You might want to tighten that up. You can either be pretty well paid or be cheap labor, maintaining within adjacent sentences that you can be both is kind of odd. Any time I hear an argument that suggests that wages are set from some concern about prices for the poor I want to reach for my pistol. It is the whole 'minimum wage increases costs jobs' nonsense. So? How many jobs? Is there a net loss of labor income? If not why should we care? Employers show no concern when they cut jobs, instead they give themselves bonuses. Yet when you turn it around suddenly labor has some huge collective responsibility.

This line of thinking is thoroughly dishonest, it is an attempt to use liberal beliefs in social welfare as a club, to argue that any negative effect at the margin should be resisted whatever the benefits to the larger number within. Well this is complete and total nonsense, increase workers share of the pie and we'll find a way to take up the slack. We'll even give it a snazzy label. Has the 'New Deal' been taken?

Posted by: Bruce Webb | May 19, 2007 2:03:53 PM

Cheap is relative, Bruce, as I think you already knew.

Any time I hear an argument that suggests that wages are set from some concern about prices for the poor I want to reach for my pistol.

No one suggested that. I was addressing the effects of wages, not the reasons employers have for setting them. But hold your pistol anyway if it makes you feel good.

It is the whole 'minimum wage increases costs jobs' nonsense.
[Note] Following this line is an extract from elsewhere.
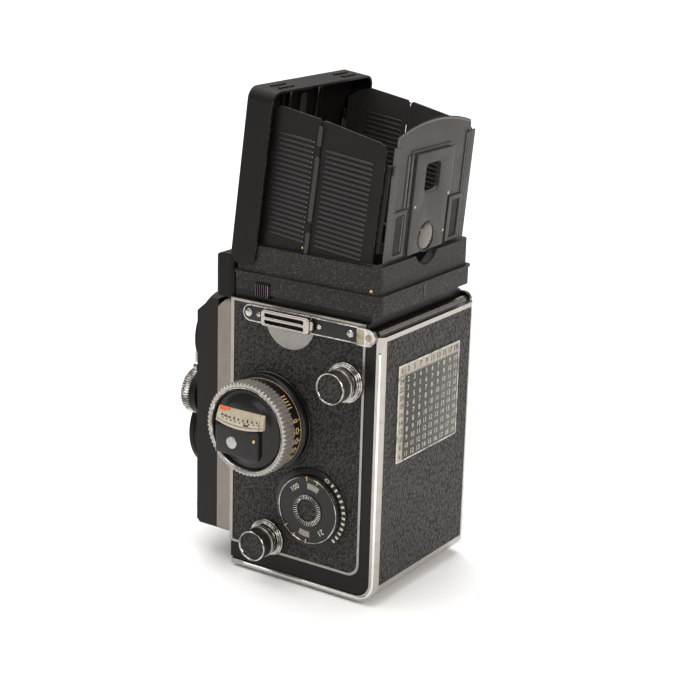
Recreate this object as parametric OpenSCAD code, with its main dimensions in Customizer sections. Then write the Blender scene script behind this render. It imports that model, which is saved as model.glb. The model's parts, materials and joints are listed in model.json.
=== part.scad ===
// Twin lens reflex camera for 6x6 roll film, hood open, lens standard racked forward.
// +Z is up, the lenses look along -Y and the focusing knob is on +X.
// The origin is the mouth of the tripod socket, in the plane the feet stand on.

/* [Body] */
// Width over the side trims
body_w = 74.7; // [74:0.1:76]
// Depth from the front edge of the side panels to the back
body_d = 76.3; // [76:0.1:77]
// Height of the side panels
body_h = 121.5; // [121:0.1:122]
// Height of the feet under the back door
foot_h = 1.5; // [1:0.1:2]
// Thickness of the leatherette and of its trims
skin_t = 1; // [0.8:0.1:1.1]

/* [Lenses] */
// Height of the taking lens axis
taking_z = 48.6; // [48:0.1:49]
// Distance between the two lens axes
lens_gap = 45; // [44:0.1:45]
// Radius of the lens bayonet rings
lens_r = 19; // [18:0.1:19.5]
// How far the standard is racked out of the body
extension = 7; // [6.8:0.1:7.2]

/* [Hood] */
// Backward lean of the lid and of the wall hinges, in degrees
lid_lean = 6.8; // [6:0.1:7]
// Backward lean of the rear panel, in degrees
panel_lean = 4.8; // [4.5:0.1:5]
// Height of the lid above its pivot
lid_h = 69; // [68:0.5:70]
// Thickness of the wall leaves
leaf_t = 0.8; // [0.6:0.1:0.9]

/* [Knobs] */
// Radius of the focusing grip
grip_r = 20.6; // [19:0.1:20.6]
// Radius of the spool knobs
knob_r = 6.8; // [6.4:0.1:7]
// Length of the crank arm between its two pivots
crank_len = 21; // [18:0.5:21.5]
// Radial clearance of turning fits
fit = 0.06; // [0.03:0.01:0.1]

/* [Hidden] */

$fn = 64;
tiny = 0.01;

// Body planes
trim_x = body_w / 2;                 // outer face of the side trims
core_x = trim_x - skin_t - 0.15;     // outer face of the casting
front_y = -body_d / 2;
back_y = body_d / 2;
bottom_z = foot_h;                   // underside of the back door
top_z = bottom_z + body_h;
door_t = 3;                          // thickness of the door's back
door_floor_t = 2.2;                  // thickness of the door's floor
rim_y = back_y - door_t - 0.4;       // rear end of the casting
floor_z = bottom_z + door_floor_t + 0.3;
wall_in_x = 33.5;                    // inside of the film chambers
trim_y = 29.3;                       // centre of the thin vertical trim
trim_z = 12.4;                       // centre of the thin lower trim
trim_w = 1.1;
neck_top = top_z + 3.6;

// Film transport
viewing_z = taking_z + lens_gap;
gate = 56;                           // side of the square film gate
gate_y = 32.3;                       // plane of the film rails
takeup = [20.9, 97];                 // axes as [y, z]
supply = [-17.3, 18.3];
spool_r = 11.6;
spool_half = 30.8;
chamber_r = 12.6;
key_r = 3.1;                         // spool keys
gear_teeth = 22;
gear_m = 1;
crank_turn_angle = 31;               // direction from the take-up axis to the crank
crank = takeup - gear_m * gear_teeth * [cos(crank_turn_angle), sin(crank_turn_angle)];
gear_x0 = -33.2;
gear_x1 = -31.4;
gear_room_r = gear_m * gear_teeth / 2 + 1.8;
counter = [-9, 103];
low_roller = [27.6, 13.2];
low_roller_r = 4;
top_roller = [29.6, 80.8];
top_roller_r = 2.2;
axle_r = 1.2;

// Door hinge at the top of the back
door_axis = [33, 118.6];
door_top = 118.7;
door_sweep_r = 5.7;                  // room that the door's top corner turns in
hinge_r = 1.2;

// Controls on the side
focus = [-17.3, 72.4];
iso = [5.4, 37.7];
strap_z = 118.2;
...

Not even close to what I said.

This line of thinking is thoroughly dishonest

Bullshit. It's a lot easier to sloppily misread and dismiss other views as dishonest than to deal with the actual arguments rationally, isn't it? I answered the point about the benefits of cheap wages factually. You may not like the facts, but that doesn't change them. You can argue that other facts are more important, something you haven't even begun to show, but that wouldn't make what I said untrue or the least dishonest.